▶ **Written instruction**: Reproduce the top of the data verbatim, through and including the line that contains "width, the long".

▶ **Recorded information**:
__________
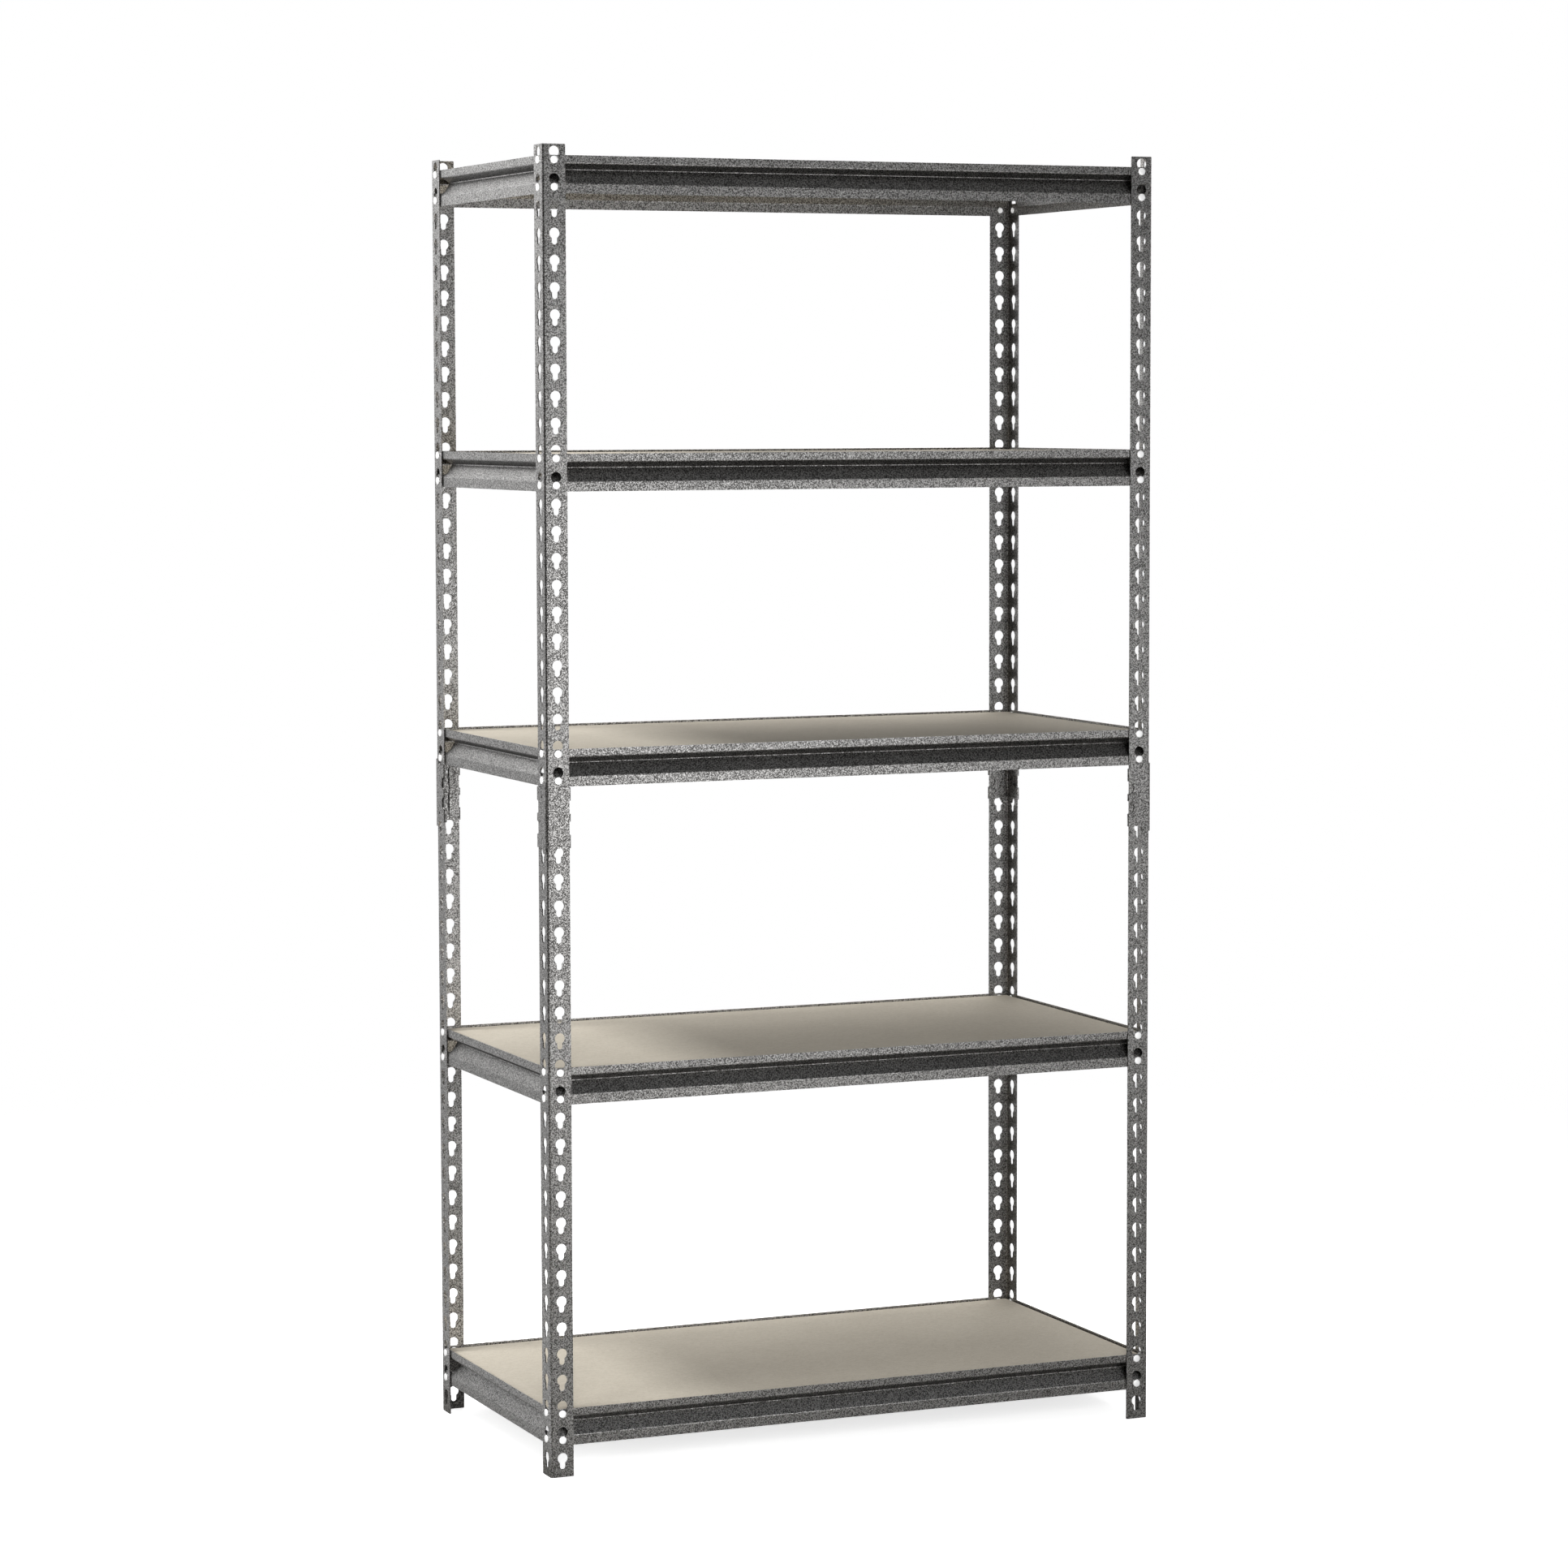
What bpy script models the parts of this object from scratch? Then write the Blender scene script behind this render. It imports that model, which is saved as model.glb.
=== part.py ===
"""Five-level boltless rivet shelving: keyhole angle posts, riveted beams, loose boards.

Object frame: origin on the floor under the middle of the unit, +X along the
width, the long front side faces -Y, +Z up.  All lengths are in metres.

Each of the four posts is two identical angle halves that meet end to end at
mid-height inside a folded coupler.  Each level has four beams.  Their rivets
hang in the posts' keyholes, and a loose board lies on the beams' ledges.
"""

import math

import bmesh
import bpy
from mathutils import Vector
from mathutils.geometry import tessellate_polygon

# ---------------------------------------------------------------- dimensions
PITCH = 0.0365              # keyhole spacing up a post
HOLES_PER_HALF = 25
WIDTH = 0.925               # over the outer faces of the posts
DEPTH = 0.4625
HALF_LEN = PITCH * HOLES_PER_HALF
HEIGHT = 2 * HALF_LEN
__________
▶ **Result for this task**:
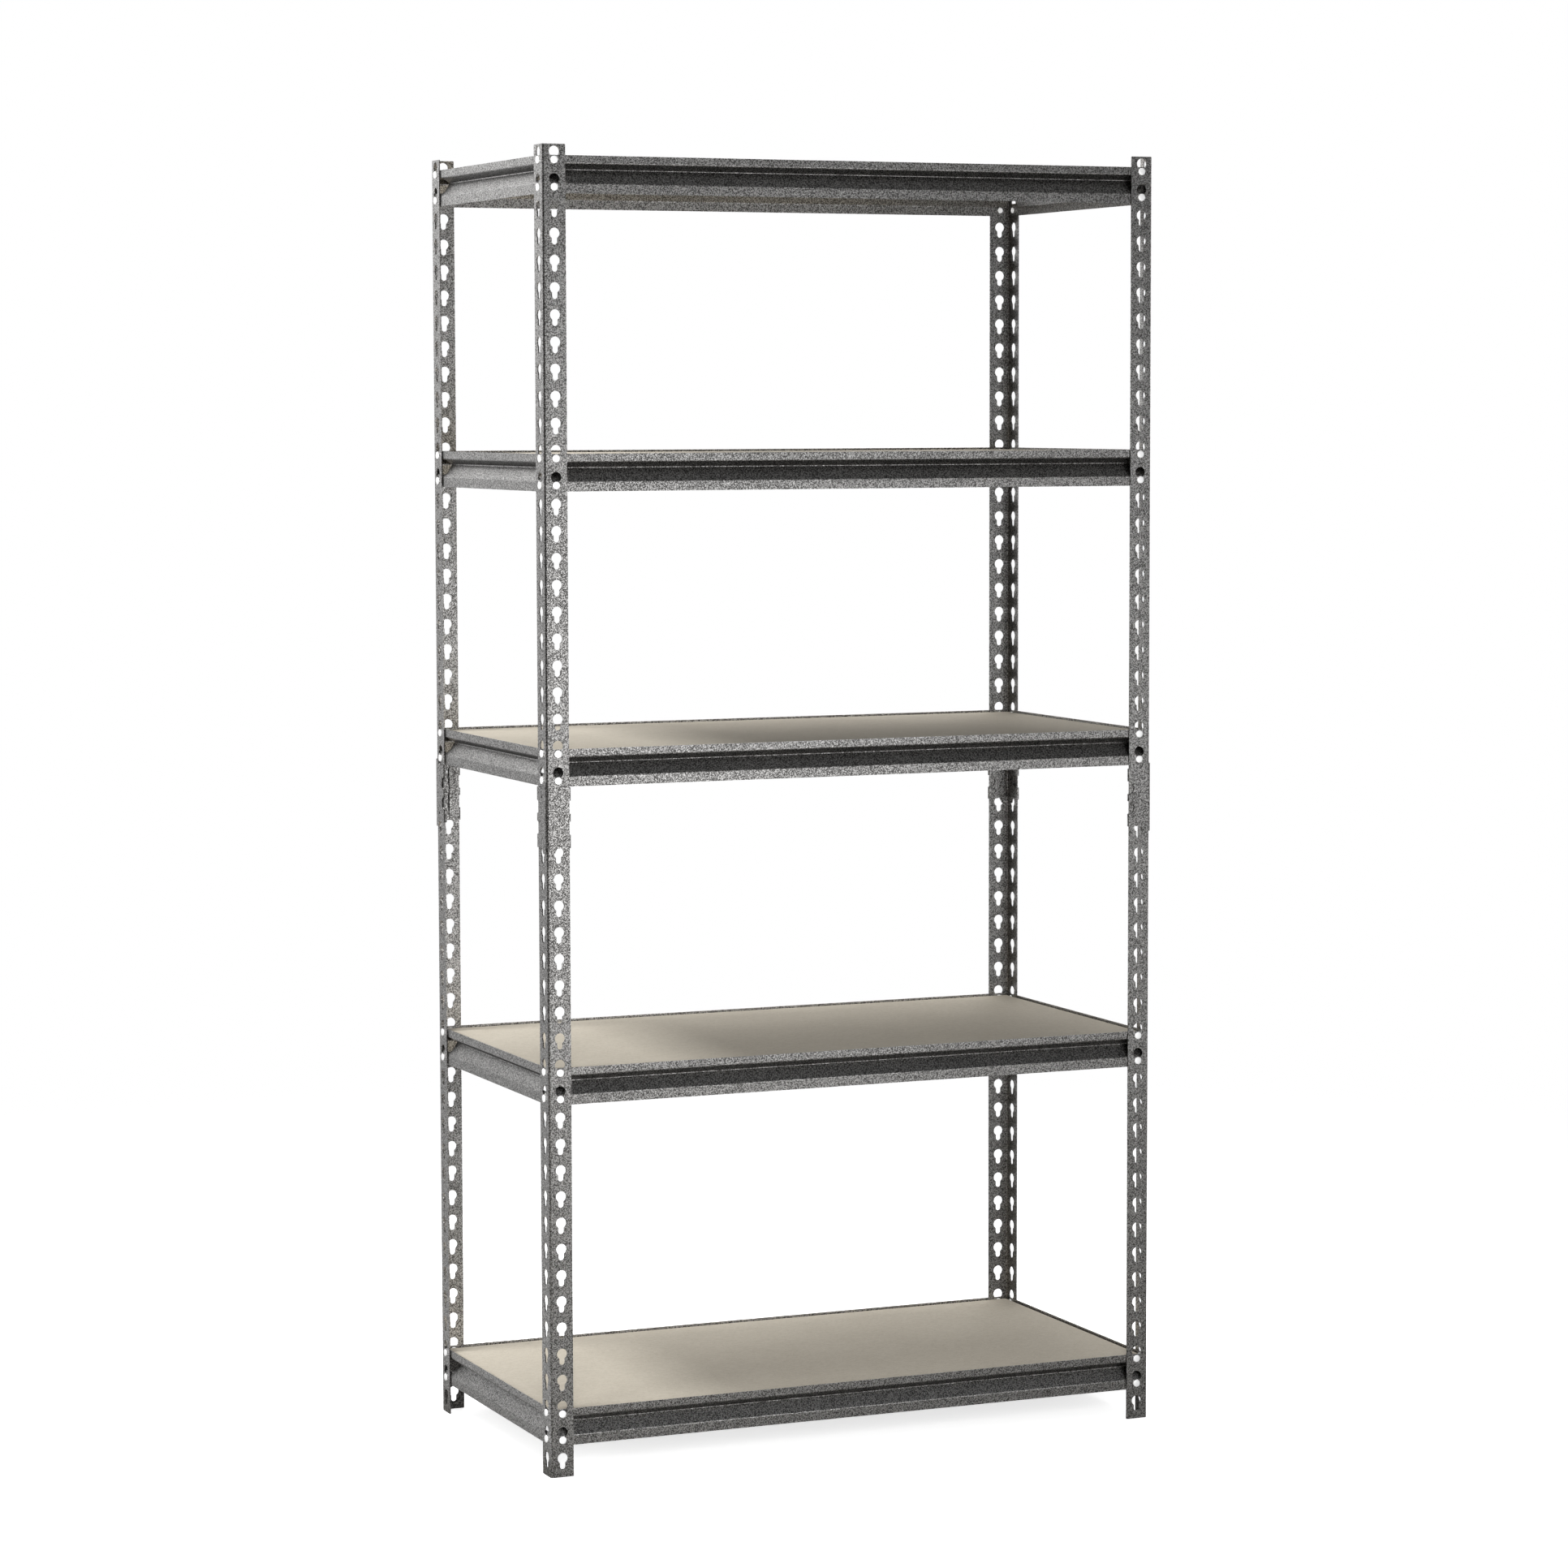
What bpy script models the parts of this object from scratch? Then write the Blender scene script behind this render. It imports that model, which is saved as model.glb.
=== part.py ===
"""Five-level boltless rivet shelving: keyhole angle posts, riveted beams, loose boards.

Object frame: origin on the floor under the middle of the unit, +X along the
width, the long front side faces -Y, +Z up.  All lengths are in metres.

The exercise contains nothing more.